McNealy proposes that “by living in the moment with an awareness of the limits, we are able to create our own story of love, to open it and see what it really is” (an assertion Barthes would likely trouble, substituting an ongoing chain of seams and gaps for arrival at a point where all is revealed—the end of the striptease, as it were, which divorces the erotic flash from the now ‘merely naked’ person). What guarantees the ‘real’ of this story, of these tellings? McNealy points to “extreme awkwardness, anxiety, embarrassment, even destruction”. I presume that these feelings come from what McNealy identifies as “improvising our lines with intelligence and compassion—instead of reading them off of worn-out placards”; the ‘real’, then, as the moment of transformation between the established stories and the limit beyond which we cannot see but toward which we must go.
And ‘must’ is the word. The speaker here is not shy about telling us what to do and how to do it, beginning with the identification of what real is (and how it feels and how we will go about experiencing it) and continuing on through the footnote, in which she tells us that the poems are meant to be read aloud, performed—and informs us of the “subtle sarcasm” and “facial expression” which are important to her work and which “[change] everything”. We are informed that lines “in italics and quotation marks are meant to be sung” and that one of the poems “is performed with specific hand gestures and sounds accompanying it”. A glossary of the French terms used in the poems is provided. If only the prologue to these poems trusted its readers to be in the delicate space of the limit, where nothing is determined and we must struggle with the poems toward diffuse meaning! If only, that is, we were trusted as readers to read “with intelligence and compassion”.
Because we can read these poems, these spacious and intricate and complex and well-made poems, with intelligence and compassion. They demand it, in fact. It is definitely my own preference as a reader for texts which entrust themselves to me—for writers who can do the difficult work of allowing their texts to be read without preamble—which speaks above. In McNealy’s poems I have no trouble finding a concern for the liminal space whether or not I know precisely what the marks she has used signify. In the end, whether the mark is ‘—’ or ‘You’, its exact coordinates are lost between the maps of our readings, our knowings, and (yes) our desires. I will improvise, readerly.
But let me tell you what I very much enjoy about this book.
- That the poems’ lines are unafraid: unafraid to be exorbitant (long, inclusive, evasive), as in “Rêverie-Flânerie”, where I find so much to like, and much pleasure in language as well—“We will begin again in a small room; the presence of a ghost is certain—/—she comes vivacious” and “In another moment I am in search of the train who can drag me on—/—the soot of the city just lying there” and “Ghost-drawn axis of trees along the sidewalk in front of the station—/—no I haven’t got a cigarette”. Unafraid to join on the page as in life the absent (unseen, inhuman) with the present (known, believed, ‘real’).
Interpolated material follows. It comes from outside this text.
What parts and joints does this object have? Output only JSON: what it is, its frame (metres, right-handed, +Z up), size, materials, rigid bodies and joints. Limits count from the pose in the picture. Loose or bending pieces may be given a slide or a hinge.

Unafraid to ask questions (“do you feel weird?” —in “Au début, en fin”) that are not ‘poetic’. The dailyness of language perching beside the image of the flâneuse and her strolling, incorporating much. The daring of these poems’ forms, and their willingness—their desire–to allow their limits in make up for the occasional moment of laxity or lack of tension in them.
- That in her poems McNealy wants to signify the joining of the body and the voice and the eye and the text; that the text is not lonely, but accompanied. That the body is acknowledged as part of what generates the text. (Not only by the presence of lines we are told have been written to be sung, or marks we are told stand for movement—which in any case do move on the page as well—but also by “breath”, by “tract” and “blood” [“Jetez je/tu”], by “tongues” and “jaw” and—better yet—“jawing” and the skin which is the most human of walls [“Reculer”] and singing and throbbing and being eaten [“Équinoxe”].)
- That there is play in the poems; that meaning and its representation are as slippery as the fish which appears in “Epilogue” out of the conjugations of three lines—“a lackluster finish: unstable/a lacquer-finish: un table/a lack of fish”.
- The fragment “by now the birches ossify” (“Epilogue”).
Limite désir is true to its name. It goes on searching to the limits (which draw back and draw back): is this a poem? What is a poem? What is a sentence? What is my language? Where is my searching? Where am I bound? Who am I bound to? What do I love? Where is desire bounding off to now? We do not arrive (except at an ending: at which point we begin again/anew the life outside the book). We move toward the limit and are asked to reinvent as we go along.